(Records with modeling code)
* Start *
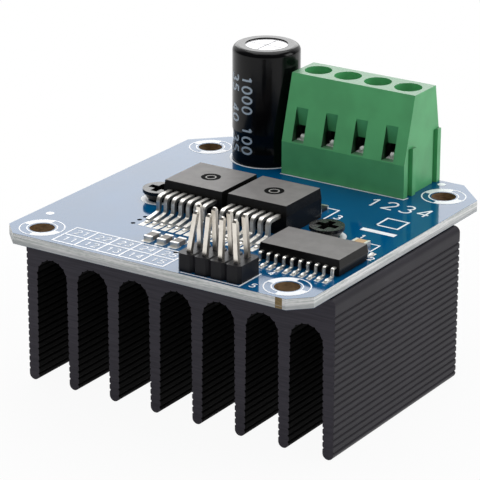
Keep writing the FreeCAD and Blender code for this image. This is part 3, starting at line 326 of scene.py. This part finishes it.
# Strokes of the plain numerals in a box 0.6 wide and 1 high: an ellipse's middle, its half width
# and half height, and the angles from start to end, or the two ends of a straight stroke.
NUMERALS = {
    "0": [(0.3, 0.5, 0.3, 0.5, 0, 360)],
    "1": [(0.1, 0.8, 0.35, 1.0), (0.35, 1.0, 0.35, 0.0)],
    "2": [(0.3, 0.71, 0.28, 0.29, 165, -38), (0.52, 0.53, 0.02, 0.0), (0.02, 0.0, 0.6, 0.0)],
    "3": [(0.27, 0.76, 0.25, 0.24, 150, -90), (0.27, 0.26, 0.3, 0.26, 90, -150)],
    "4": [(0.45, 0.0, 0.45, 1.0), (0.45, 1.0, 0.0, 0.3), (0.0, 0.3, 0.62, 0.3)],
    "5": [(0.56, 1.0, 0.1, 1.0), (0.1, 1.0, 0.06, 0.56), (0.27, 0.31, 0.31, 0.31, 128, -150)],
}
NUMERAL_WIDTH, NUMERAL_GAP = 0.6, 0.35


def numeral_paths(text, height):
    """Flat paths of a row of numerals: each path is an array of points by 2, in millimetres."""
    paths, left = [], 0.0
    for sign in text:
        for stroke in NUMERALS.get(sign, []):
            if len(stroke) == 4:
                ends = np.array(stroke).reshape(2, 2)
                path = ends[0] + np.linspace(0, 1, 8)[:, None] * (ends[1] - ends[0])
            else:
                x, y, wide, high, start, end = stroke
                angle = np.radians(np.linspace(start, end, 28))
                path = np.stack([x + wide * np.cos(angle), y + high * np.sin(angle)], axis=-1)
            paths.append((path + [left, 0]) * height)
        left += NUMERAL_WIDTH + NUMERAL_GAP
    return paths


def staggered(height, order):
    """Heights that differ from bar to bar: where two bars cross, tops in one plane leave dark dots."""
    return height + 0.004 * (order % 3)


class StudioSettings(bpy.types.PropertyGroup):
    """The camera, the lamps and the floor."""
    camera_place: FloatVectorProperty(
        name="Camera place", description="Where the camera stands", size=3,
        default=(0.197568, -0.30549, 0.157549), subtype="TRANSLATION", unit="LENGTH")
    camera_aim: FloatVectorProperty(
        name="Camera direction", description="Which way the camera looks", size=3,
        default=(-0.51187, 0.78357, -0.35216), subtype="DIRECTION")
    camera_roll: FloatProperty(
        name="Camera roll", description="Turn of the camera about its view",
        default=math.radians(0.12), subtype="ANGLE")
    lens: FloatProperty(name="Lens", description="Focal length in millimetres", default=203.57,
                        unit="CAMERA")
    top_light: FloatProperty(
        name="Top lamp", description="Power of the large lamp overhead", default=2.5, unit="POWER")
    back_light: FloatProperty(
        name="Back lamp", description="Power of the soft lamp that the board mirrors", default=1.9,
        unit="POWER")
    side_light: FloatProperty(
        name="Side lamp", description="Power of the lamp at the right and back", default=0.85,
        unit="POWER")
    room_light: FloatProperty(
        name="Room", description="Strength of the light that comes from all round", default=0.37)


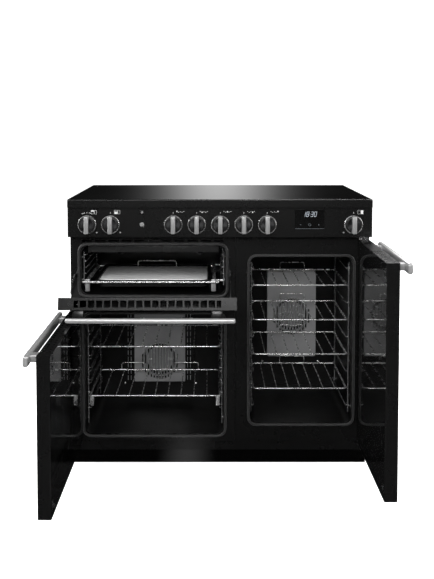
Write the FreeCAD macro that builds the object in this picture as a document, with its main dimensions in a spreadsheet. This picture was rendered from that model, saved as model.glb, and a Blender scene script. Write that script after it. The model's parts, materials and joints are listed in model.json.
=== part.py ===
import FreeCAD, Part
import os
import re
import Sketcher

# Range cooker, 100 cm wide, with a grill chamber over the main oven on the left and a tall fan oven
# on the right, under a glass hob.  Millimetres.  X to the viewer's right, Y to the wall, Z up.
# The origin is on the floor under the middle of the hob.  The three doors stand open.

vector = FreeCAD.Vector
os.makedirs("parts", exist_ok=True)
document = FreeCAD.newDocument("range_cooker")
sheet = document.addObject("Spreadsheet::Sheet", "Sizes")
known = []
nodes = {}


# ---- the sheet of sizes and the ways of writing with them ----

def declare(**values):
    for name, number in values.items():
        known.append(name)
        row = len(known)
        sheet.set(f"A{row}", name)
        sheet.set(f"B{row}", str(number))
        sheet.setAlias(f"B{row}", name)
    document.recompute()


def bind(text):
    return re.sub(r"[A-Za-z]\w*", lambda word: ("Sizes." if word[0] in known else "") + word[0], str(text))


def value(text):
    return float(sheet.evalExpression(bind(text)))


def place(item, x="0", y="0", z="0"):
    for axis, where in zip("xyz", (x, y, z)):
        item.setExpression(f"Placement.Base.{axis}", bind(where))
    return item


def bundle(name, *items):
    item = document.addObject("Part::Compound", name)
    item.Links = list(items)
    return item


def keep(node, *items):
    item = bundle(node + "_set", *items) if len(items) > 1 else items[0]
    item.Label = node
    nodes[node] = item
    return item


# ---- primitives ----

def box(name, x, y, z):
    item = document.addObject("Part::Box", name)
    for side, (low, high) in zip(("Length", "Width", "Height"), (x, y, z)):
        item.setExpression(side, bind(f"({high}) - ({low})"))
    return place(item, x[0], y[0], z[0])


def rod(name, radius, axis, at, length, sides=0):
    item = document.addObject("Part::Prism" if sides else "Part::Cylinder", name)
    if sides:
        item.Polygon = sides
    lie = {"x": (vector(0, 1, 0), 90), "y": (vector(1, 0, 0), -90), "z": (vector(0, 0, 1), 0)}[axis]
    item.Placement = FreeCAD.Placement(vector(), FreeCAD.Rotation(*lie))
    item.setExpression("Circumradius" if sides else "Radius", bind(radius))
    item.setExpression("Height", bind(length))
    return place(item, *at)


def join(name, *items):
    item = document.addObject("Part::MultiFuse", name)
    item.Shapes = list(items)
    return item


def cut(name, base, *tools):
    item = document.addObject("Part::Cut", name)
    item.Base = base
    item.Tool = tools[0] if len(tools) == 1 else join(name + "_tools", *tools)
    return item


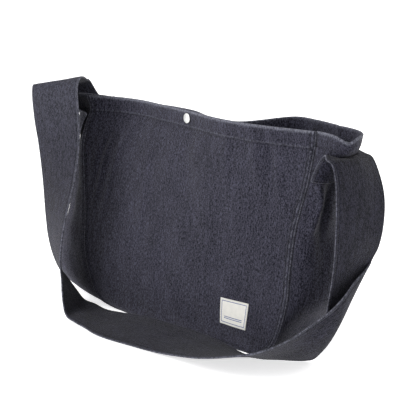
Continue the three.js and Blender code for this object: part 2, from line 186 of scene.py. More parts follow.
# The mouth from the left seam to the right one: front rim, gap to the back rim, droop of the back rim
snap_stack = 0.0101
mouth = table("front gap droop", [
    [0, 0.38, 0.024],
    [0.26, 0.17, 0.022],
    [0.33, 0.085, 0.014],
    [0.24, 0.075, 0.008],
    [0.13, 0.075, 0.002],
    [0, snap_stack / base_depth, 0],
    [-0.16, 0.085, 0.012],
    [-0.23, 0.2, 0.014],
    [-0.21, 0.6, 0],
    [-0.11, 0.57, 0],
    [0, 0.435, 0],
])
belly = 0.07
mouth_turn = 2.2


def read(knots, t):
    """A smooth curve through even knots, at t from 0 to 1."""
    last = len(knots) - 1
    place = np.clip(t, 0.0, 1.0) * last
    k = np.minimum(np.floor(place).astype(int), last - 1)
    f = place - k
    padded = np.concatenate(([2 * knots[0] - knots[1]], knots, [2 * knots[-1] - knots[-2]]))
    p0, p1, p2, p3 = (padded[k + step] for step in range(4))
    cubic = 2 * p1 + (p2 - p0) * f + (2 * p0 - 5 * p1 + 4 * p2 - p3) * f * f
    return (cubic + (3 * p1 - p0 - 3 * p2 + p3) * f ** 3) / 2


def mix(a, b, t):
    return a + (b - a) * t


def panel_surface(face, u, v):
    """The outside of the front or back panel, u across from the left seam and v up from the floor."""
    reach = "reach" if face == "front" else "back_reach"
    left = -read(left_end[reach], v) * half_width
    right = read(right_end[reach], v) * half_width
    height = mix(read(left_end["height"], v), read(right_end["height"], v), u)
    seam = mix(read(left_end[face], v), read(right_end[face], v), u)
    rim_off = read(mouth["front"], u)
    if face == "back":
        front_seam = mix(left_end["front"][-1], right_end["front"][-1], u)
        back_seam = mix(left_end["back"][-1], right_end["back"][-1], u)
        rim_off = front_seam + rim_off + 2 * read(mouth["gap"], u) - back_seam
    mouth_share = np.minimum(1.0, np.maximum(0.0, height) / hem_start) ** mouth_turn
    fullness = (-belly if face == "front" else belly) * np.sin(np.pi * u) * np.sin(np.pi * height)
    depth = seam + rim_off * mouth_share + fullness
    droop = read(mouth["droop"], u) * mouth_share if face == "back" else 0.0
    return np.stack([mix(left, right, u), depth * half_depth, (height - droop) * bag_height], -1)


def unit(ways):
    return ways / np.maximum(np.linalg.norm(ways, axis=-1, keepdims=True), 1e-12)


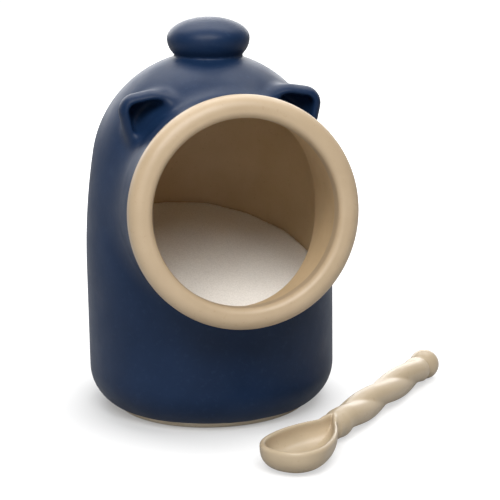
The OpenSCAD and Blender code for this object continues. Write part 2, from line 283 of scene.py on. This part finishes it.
* End *
#### [Stated goal]
Repeat, character for character, the lines of the material above from the line with "Continue the three.js" through the line with "mouth_turn = 2.2".

#### [Reply]
Continue the three.js and Blender code for this object: part 2, from line 186 of scene.py. More parts follow.
# The mouth from the left seam to the right one: front rim, gap to the back rim, droop of the back rim
snap_stack = 0.0101
mouth = table("front gap droop", [
    [0, 0.38, 0.024],
    [0.26, 0.17, 0.022],
    [0.33, 0.085, 0.014],
    [0.24, 0.075, 0.008],
    [0.13, 0.075, 0.002],
    [0, snap_stack / base_depth, 0],
    [-0.16, 0.085, 0.012],
    [-0.23, 0.2, 0.014],
    [-0.21, 0.6, 0],
    [-0.11, 0.57, 0],
    [0, 0.435, 0],
])
belly = 0.07
mouth_turn = 2.2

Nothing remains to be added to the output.